Sesardić documents his life as an accidental dissident. He first earned the scorn of journalists and government agents when he refused to teach the communist propaganda that his home country of Croatia required of him in the 1980s. When he moved to Western Europe in the 1990s, Sesardić noticed different questions that couldn’t be asked—or questions for which there was only one acceptable answer—and proceeded to give the wrong answers to forbidden questions. These questions concerned the heritability of mental traits, especially with regard to group differences. While coming to the politically incorrect conclusion on these matters wouldn’t get you imprisoned, as denying the divinity of Marx could in Eastern Europe, it could get you defenestrated from the secular clergy that comprises modern academia in the West.

Dissident Philosophers is a collection of essays by philosophers with very different views. But two themes consistently emerge: (1) it is increasingly impossible to do interesting intellectual work on issues that matter in the social sciences and humanities; (2) in many cases the arguments considered “out of bounds” are precisely those that would undermine the intellectual foundations of the political culture in which we find ourselves. With the triumph of progressivism over the last 75 years, it is perhaps unsurprising that the corpus of the modern university is permeated with egalitarian assumptions that are increasingly at odds with observable reality.

While the essays in Dissident Philosophers are uneven—some are better than others—the book is a much-needed strip search of some of the uglier features of our age. It also contains some compelling autobiographical sketches that are usually absent from academic essays.

Two standout essays, by Jason Brennan and Michael Huemer, focus on bias against conservatives, libertarians, and other non-conformists in American universities. Brennan cites studies that empirically demonstrate these prejudices and draws out the epistemic consequences of systematically suppressing entire lines of research. For example, Brennan cites a study showing that the further faculty locate themselves on the political left, the more likely they are to openly advocate censoring ideas they disagree with (this finding was recently replicated in an even more comprehensive study by Erik Kaufmann). According to Brennan, academic censorship can be overt or covert, and it can come in a professor’s role as journal editor, teacher, or committee member tasked with hiring and promoting faculty, or allocating grant money.

As Huemer emphasizes in his essay, university administrators could theoretically encourage students to learn about psychological biases and argumentative fallacies shared by all people. They could encourage viewpoint diversity and self-reflection that might improve our thinking and promote intellectual humility. Instead, they require students to take “diversity” courses that indoctrinate them into a set of increasingly bizarre ideas that usually involve denigrating the foundations of Western civilization. Given the incentives they face, there’s not much choice: administrators who promote unorthodox scholarship, or who deny the holy trinity of Diversity, Equity, and Inclusion are unlikely to keep their jobs.

The two most personal essays in the volume are by Dan Demetriou and William Vallicella.

Vallicella chronicles his political journey, and in doing so he discusses how the taboos that prevent academics from questioning egalitarian assumptions made him lose his faith.

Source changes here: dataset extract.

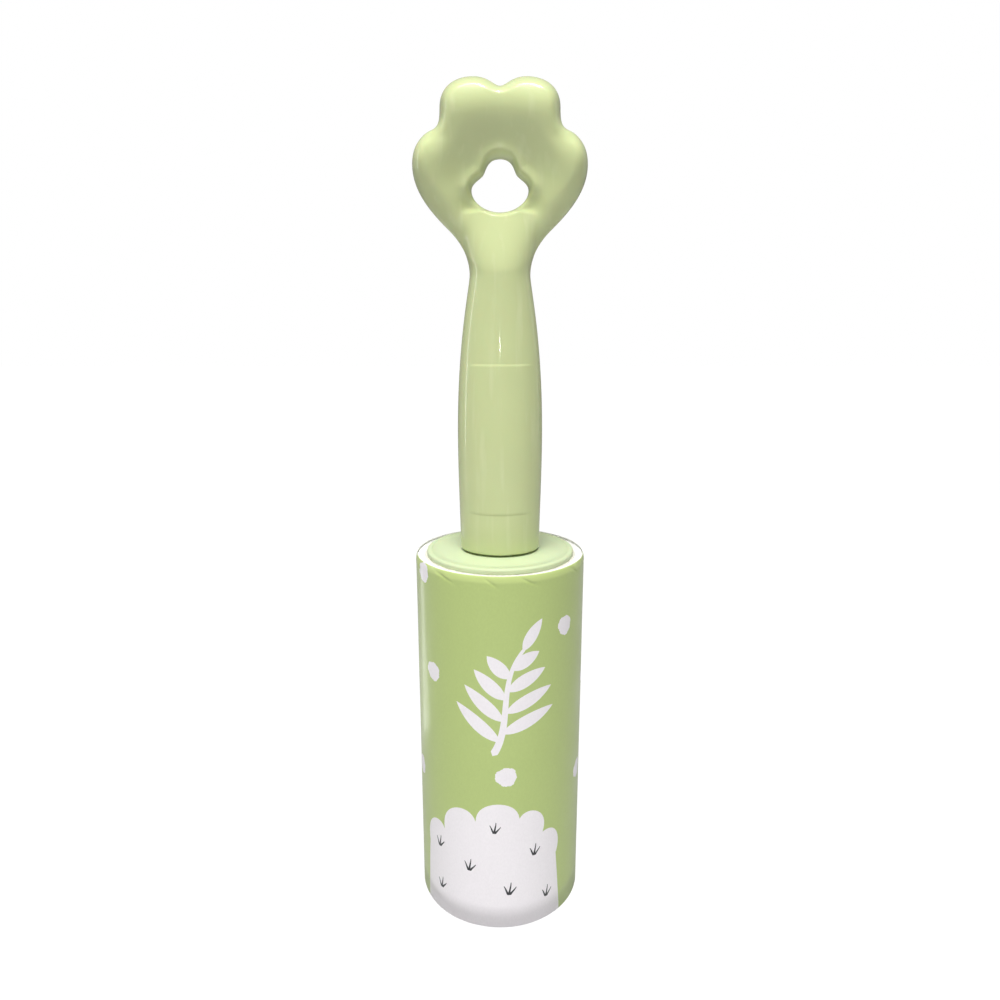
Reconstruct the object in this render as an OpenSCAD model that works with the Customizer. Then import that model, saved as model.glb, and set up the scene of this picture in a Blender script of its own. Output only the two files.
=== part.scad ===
// Lint roller with a paw-shaped handle, standing on the end of its roll.
// The axis of the roll is Z, the front faces -Y, and Z = 0 is the lower end of the roll.

/* [Roll] */
// Width of the adhesive sheets, which is the length of the roll
sheet_w = 100; // [80:1:120]
// Inner diameter of the cardboard core
core_id = 38; // [36:0.5:42]
// Wall of the cardboard core
core_wall = 1.2; // [1:0.1:1.6]
// Number of adhesive sheets on the core
sheet_count = 24; // [6:1:24]
// Thickness of one adhesive sheet
sheet_t = 0.1; // [0.08:0.01:0.12]
// Thickness of the printed wrapper
wrapper_t = 0.15; // [0.1:0.01:0.2]
// How far the wrapper stands above the ends of the sheets
wrapper_rise = 0.6; // [0.2:0.1:1.5]

/* [Drum] */
// Diameter of the flange that stops the core
flange_d = 39.5; // [38.5:0.5:44]
// Thickness of the flange
flange_t = 1.4; // [1:0.1:2]
// Gap between the ribs of the cage and the core
core_gap = 0.3; // [0.2:0.05:0.5]
// Number of long ribs on the cage
rib_count = 6; // [6:3:9]

/* [Spindle] */
// Diameter of the upper journal
journal_d = 12; // [11:0.5:12]
// Diameter of the shaft and the lower journal
shaft_d = 10; // [9:0.5:10]
// Radial running clearance of both journals
running_gap = 0.05; // [0.03:0.01:0.08]

/* [Handle] */
// Height of the handle, from its lower end to the toes
handle_h = 115.4; // [110:0.2:125]
// Height of the paw above the neck
paw_h = 45; // [44:0.2:47]
// Width over the side toes
paw_w = 42.5; // [41:0.5:44]
// Width of the neck
neck_w = 15.2; // [14.5:0.1:16]
// Greatest width of the grip
grip_w = 22.1; // [21.5:0.1:23]
// Depth of the grip, front to back
grip_depth = 19; // [18:0.2:20]
// Depth of the neck, front to back
neck_depth = 15; // [14.5:0.1:16]
// Depth of the paw at the toes, front to back
toe_depth = 17.4; // [16:0.2:18]
// Depth of the paw where it leaves the neck, front to back
plate_depth = 7.6; // [7.4:0.2:8.4]
// Wall of both shells
shell_wall = 1.8; // [1.5:0.1:2]

/* [Hidden] */
$fn = 96;

// Roll
core_r = core_id / 2;
core_out_r = core_r + core_wall;
sheets_out_r = core_out_r + sheet_count * sheet_t;
roll_r = sheets_out_r + wrapper_t;
wrapper_edge = 1.6;        // height of the drawn-in margin at the top of the wrapper
wrapper_draw = 0.1;        // how far that margin is drawn in
wrapper_top = sheet_w + wrapper_rise;

// Heights of the turning parts
end_recess = 1;            // the end cap sits this far inside the core
cap_t = 1.6;
cage_z = end_recess + cap_t + 0.1;
flange_z = sheet_w + 0.02;
flange_top = flange_z + flange_t;
hub_z = 7.3;               // lower face of the end hub
hub_h = 9;
spindle_z = 7;             // lower end of the spindle
play = 0.04;               // clearance between parts that are pressed together

// Cage
rib_r = core_r - core_gap;
tube_r = 15.5;
tube_wall = 1.5;
tube_in_r = tube_r - tube_wall;
rib_w = 1.8;
ring_t = 1.6;
finger_w = 6;
finger_t = 1.2;
finger_h = 42;
finger_z = sheet_w * 0.3;
finger_gap = 0.1;          // between a finger's bump and the core

// Bearings and pressed joints inside the cage
spigot_r = tube_in_r - play;
spigot_h = 4;
hub_r = 8;
flange_r = flange_d / 2;
flange_hub_r = 9;
flange_hub_h = 9;
rim_w = 1.3;               // low rim round the edge of the flange
rim_h = 0.2;
nib_r = 3.4;               // rounded nib at the tip of each finger

// Spindle and its fastening
journal_r = journal_d / 2;
shaft_r = shaft_d / 2;
journal_z = flange_z - flange_hub_h - 0.5;
collar_r = 7;
collar_h = 4;
spindle_top = 136;
blade_h = 6;
blade_w = 12;
blade_t = 3;
blade_z = spindle_top;
washer_gap = 0.5;          // the thrust washer holds the handle this far off the flange
thrust_r = 8.4;
screw_r = 1.5;
screw_len = 14;
screw_head_r = 3.4;
screw_head_h = 2.2;
steel_washer_t = 0.8;
steel_washer_r = 7.6;
washer_z = spindle_z - steel_washer_t;

// Handle
handle_z = flange_top + washer_gap;
neck_z = handle_z + handle_h - paw_h;
collar_z = handle_z + 2 + play;
end_wall = 2;
part_gap = 0.02;           // each half stops this far short of the parting plane
kx = paw_w / 42.5;
kz = paw_h / 45;
shell_screw_r = 1.45;
shell_screw_len = 9;
shell_head_r = 2.6;
shell_head_h = 1.9;
head_seat = 3.4;           // the screw heads bear on the rear bosses at this depth
front_boss_r = 3.2;
rear_boss_r = 3.6;
// Axes of the shell screws, as [x, z, depth of the bosses]
paw_screw = [13.6 * kx, neck_z + 28.4 * kz];
shell_screw_at = [
    [0, neck_z - 24, 7.3],
    [paw_screw[0], paw_screw[1], 5.1],
    [-paw_screw[0], paw_screw[1], 5.1]
];

// Colours
handle_green = [0.72, 0.78, 0.55];
flange_green = [0.82, 0.88, 0.70];
wrapper_green = [0.68, 0.75, 0.47];
cage_white = [0.90, 0.91, 0.88];
spindle_white = [0.93, 0.93, 0.90];
steel = [0.72, 0.73, 0.75];
card = [0.72, 0.60, 0.44];
paper = [0.97, 0.97, 0.94];

// A cubic Bezier point, and a chain of Bezier pieces drawn with n steps each
function bez(p, t) = pow(1 - t, 3) * p[0] + 3 * pow(1 - t, 2) * t * p[1]
    + 3 * (1 - t) * t * t * p[2] + pow(t, 3) * p[3];
function chain(pieces, n) = [
    for (p = pieces, k = [0 : n - 1]) bez(p, k / n)
];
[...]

According to Vallicella, the central tenet of the modern Cathedral (as Curtis Yarvin calls it) is that disparities in outcomes are caused by oppression or poverty or some other unfortunate human contrivance—that they cannot be caused by natural differences between people, since that would be cosmically unfair. Vallicella follows Nietzsche in describing the progressive egalitarian view as a secular offshoot of a certain strand of Christianity. The psychological trick, he argues, was to “transform the metaphysical concept of equality of persons into an empirical concept of equality of measurable attributes” (p. 268). Now that the transformation is complete, affirming the reality of human differences can get you fired. Just ask Bo Winegard and Noah Carl.

Demetriou writes about the infamy that followed from a Facebook post in which he expressed nationalist views about immigration. What got him in trouble was his worry that mass migration from countries with a lower average IQ might have negative consequences for the host country to which they migrate. The post was apparently screen shotted and shared among faculty at his university in Minnesota, and eventually picked up by the state and national media. The next thing he knew he was on Tucker Carlson’s show, the most popular program in cable news.

Demetriou has since modified his views about immigration, but in an even more conservative direction. “As I see things now,” he says, “people benefit very little from mass migration into their land of any sort, be it low-IQ or high. After all, what does a growing GDP of a ‘country’ matter to a people if the country is no longer theirs? A population’s true interest lies in maintaining its homeland for itself and its children” (p. 133). The funny thing about getting mobbed is that it often leads people down paths they wouldn’t have otherwise explored.

Whatever the goals of censorship are, it seems to backfire when it comes to the beliefs dissidents form, even if it works to prevent ordinary people from knowing what dissidents believe. Maybe this is the bright side of the new dark age.

Dissident Philosophers is full of spicy ideas and farcical tales that are impossible to tell outside of an anthology edited by outsiders. That is why it’s worth reading, even when you disagree with individual arguments or authors.